▸ **Request**:
Look through the material below. Copy each line that contains the string "rigid".

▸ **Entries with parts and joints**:
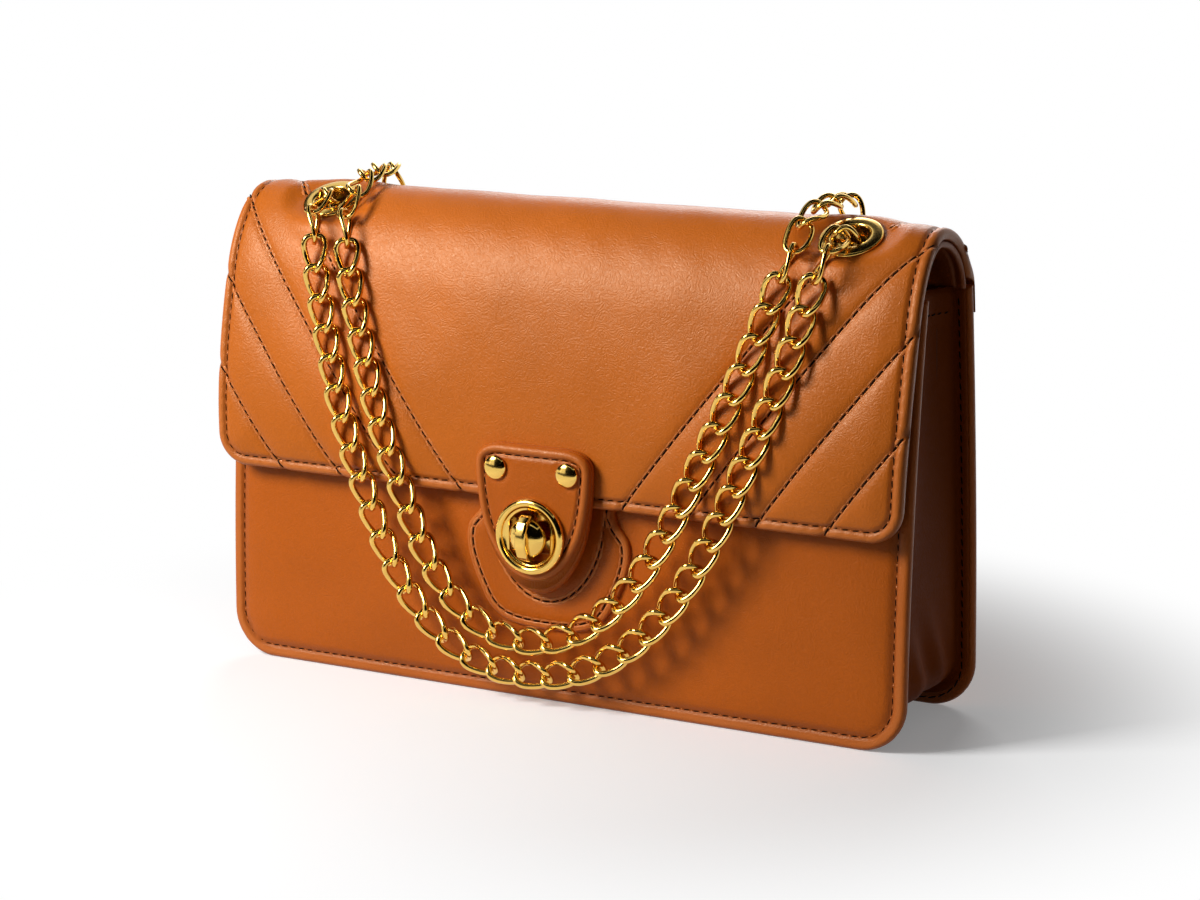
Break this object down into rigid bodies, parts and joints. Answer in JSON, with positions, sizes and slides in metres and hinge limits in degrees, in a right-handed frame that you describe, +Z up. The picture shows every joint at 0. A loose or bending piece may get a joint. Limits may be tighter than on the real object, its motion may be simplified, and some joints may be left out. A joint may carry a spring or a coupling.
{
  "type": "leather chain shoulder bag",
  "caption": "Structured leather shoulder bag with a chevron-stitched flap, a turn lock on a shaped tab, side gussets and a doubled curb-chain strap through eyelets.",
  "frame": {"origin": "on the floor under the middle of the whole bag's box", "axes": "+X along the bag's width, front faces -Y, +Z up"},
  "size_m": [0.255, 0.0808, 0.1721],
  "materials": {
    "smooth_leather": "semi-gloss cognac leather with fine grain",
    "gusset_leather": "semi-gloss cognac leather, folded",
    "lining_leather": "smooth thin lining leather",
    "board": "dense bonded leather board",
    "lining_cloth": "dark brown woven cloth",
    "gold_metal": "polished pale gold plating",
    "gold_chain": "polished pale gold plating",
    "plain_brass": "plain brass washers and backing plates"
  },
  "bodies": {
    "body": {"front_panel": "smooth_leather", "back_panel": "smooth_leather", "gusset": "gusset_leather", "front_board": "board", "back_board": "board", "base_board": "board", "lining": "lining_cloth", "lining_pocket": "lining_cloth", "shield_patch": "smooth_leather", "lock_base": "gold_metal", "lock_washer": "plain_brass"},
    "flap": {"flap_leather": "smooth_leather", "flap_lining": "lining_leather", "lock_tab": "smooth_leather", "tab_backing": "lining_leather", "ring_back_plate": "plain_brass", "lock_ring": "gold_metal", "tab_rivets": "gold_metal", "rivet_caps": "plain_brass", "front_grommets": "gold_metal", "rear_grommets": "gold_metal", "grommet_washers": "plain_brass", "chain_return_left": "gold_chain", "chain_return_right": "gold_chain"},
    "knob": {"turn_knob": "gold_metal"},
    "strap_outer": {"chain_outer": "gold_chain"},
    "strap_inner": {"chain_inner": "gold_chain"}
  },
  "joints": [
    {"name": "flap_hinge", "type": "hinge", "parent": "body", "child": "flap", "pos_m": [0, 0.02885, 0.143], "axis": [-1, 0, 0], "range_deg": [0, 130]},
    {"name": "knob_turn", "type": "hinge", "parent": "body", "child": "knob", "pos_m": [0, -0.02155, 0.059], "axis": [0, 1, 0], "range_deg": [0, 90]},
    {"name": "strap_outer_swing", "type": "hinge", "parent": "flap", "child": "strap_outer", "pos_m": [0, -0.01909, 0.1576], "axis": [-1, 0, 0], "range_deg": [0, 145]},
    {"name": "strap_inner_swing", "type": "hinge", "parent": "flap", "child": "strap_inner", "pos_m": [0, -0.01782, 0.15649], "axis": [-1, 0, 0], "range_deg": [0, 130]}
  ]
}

...

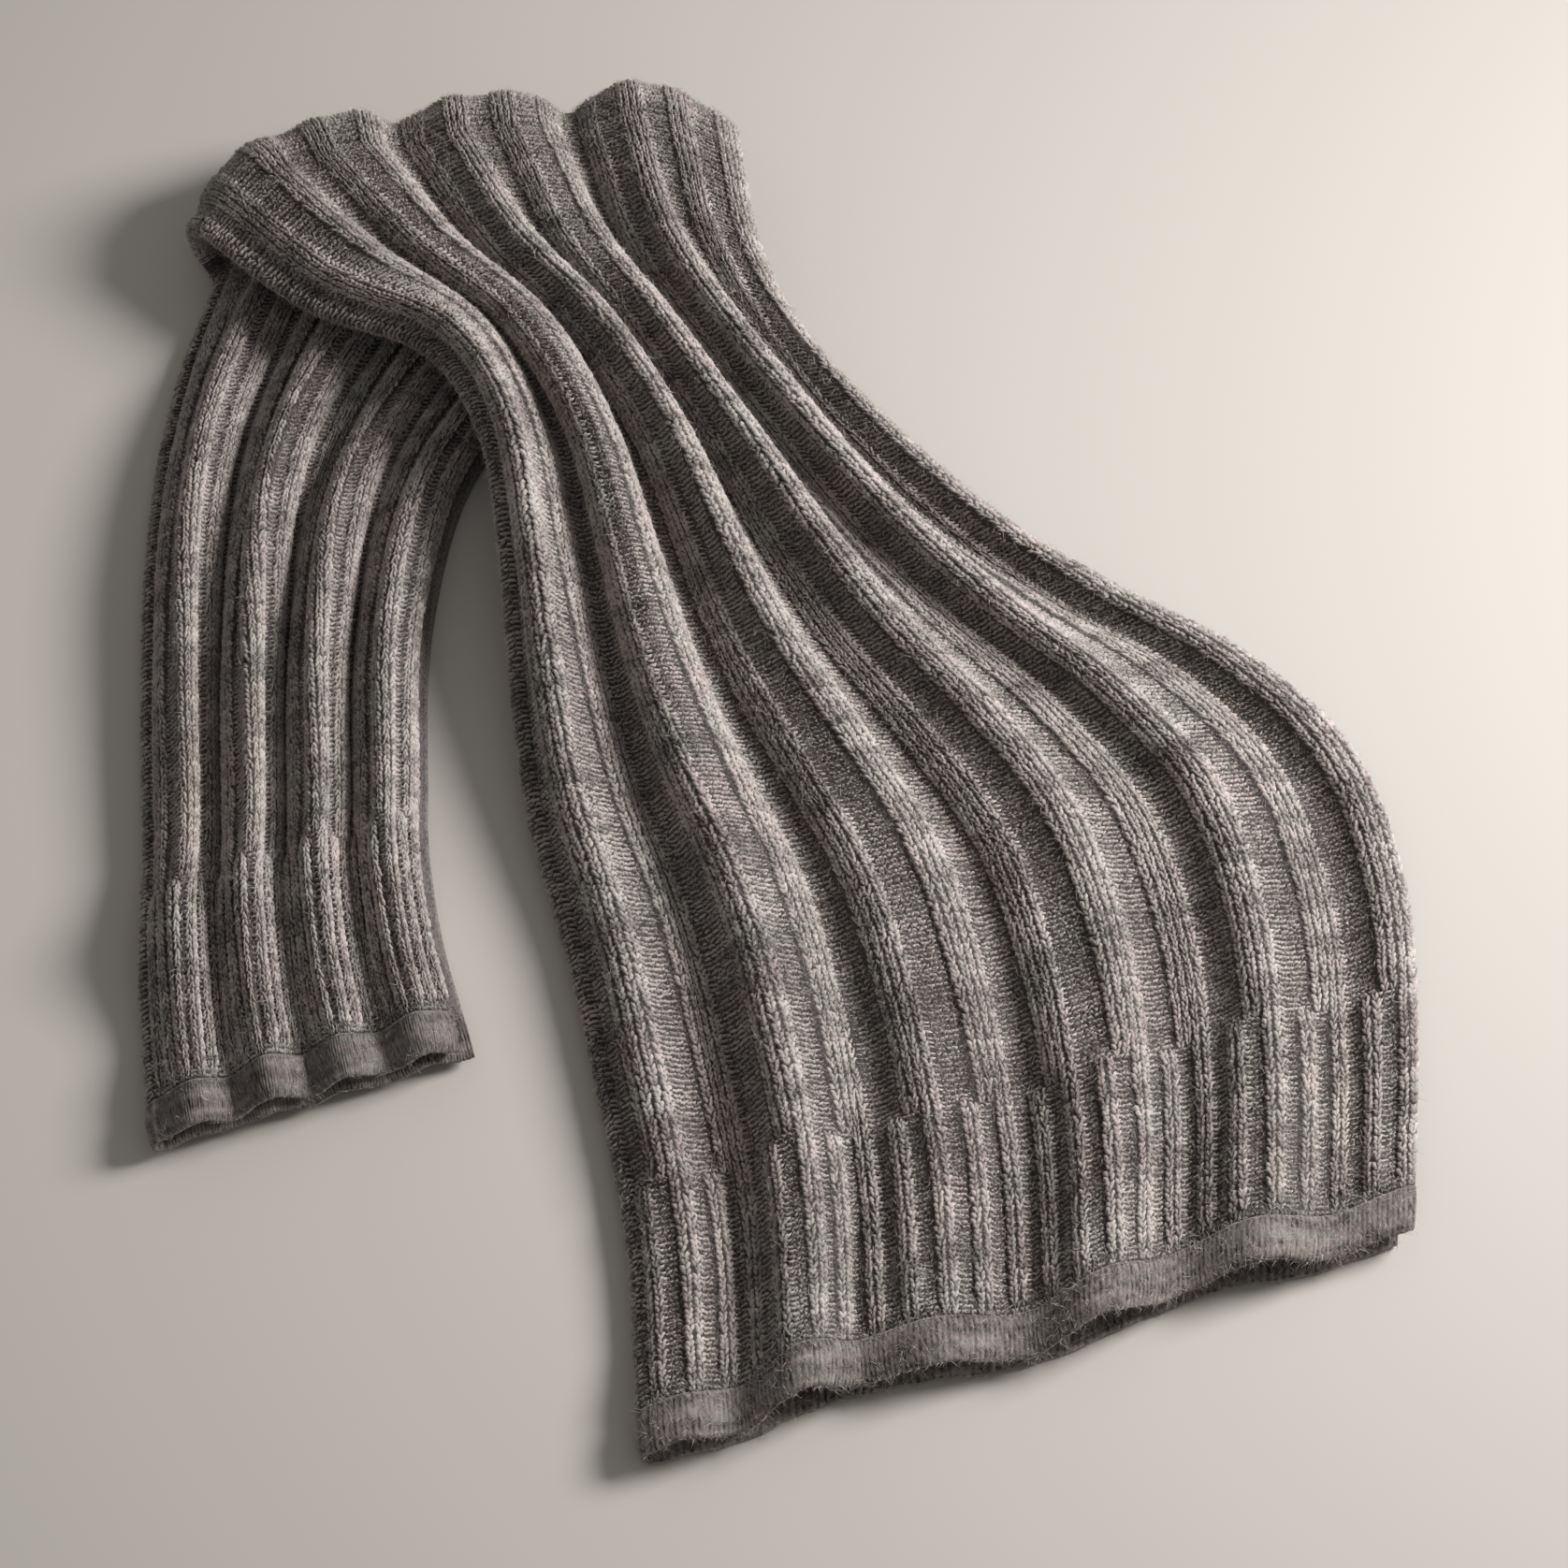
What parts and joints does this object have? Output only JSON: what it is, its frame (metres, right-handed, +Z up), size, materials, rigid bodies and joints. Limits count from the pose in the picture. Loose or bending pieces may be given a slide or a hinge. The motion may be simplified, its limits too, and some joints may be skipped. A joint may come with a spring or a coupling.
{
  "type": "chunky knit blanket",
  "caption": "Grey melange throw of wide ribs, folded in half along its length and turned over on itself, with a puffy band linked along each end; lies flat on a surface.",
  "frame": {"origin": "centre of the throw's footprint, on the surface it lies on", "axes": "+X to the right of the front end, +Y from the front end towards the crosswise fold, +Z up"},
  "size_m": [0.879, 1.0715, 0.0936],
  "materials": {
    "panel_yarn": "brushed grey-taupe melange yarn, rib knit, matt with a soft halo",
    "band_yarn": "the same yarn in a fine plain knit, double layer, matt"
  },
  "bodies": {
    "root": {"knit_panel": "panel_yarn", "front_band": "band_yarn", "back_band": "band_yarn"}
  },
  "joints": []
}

▸ **Problem solution**:
Break this object down into rigid bodies, parts and joints. Answer in JSON, with positions, sizes and slides in metres and hinge limits in degrees, in a right-handed frame that you describe, +Z up. The picture shows every joint at 0. A loose or bending piece may get a joint. Limits may be tighter than on the real object, its motion may be simplified, and some joints may be left out. A joint may carry a spring or a coupling.
What parts and joints does this object have? Output only JSON: what it is, its frame (metres, right-handed, +Z up), size, materials, rigid bodies and joints. Limits count from the pose in the picture. Loose or bending pieces may be given a slide or a hinge. The motion may be simplified, its limits too, and some joints may be skipped. A joint may come with a spring or a coupling.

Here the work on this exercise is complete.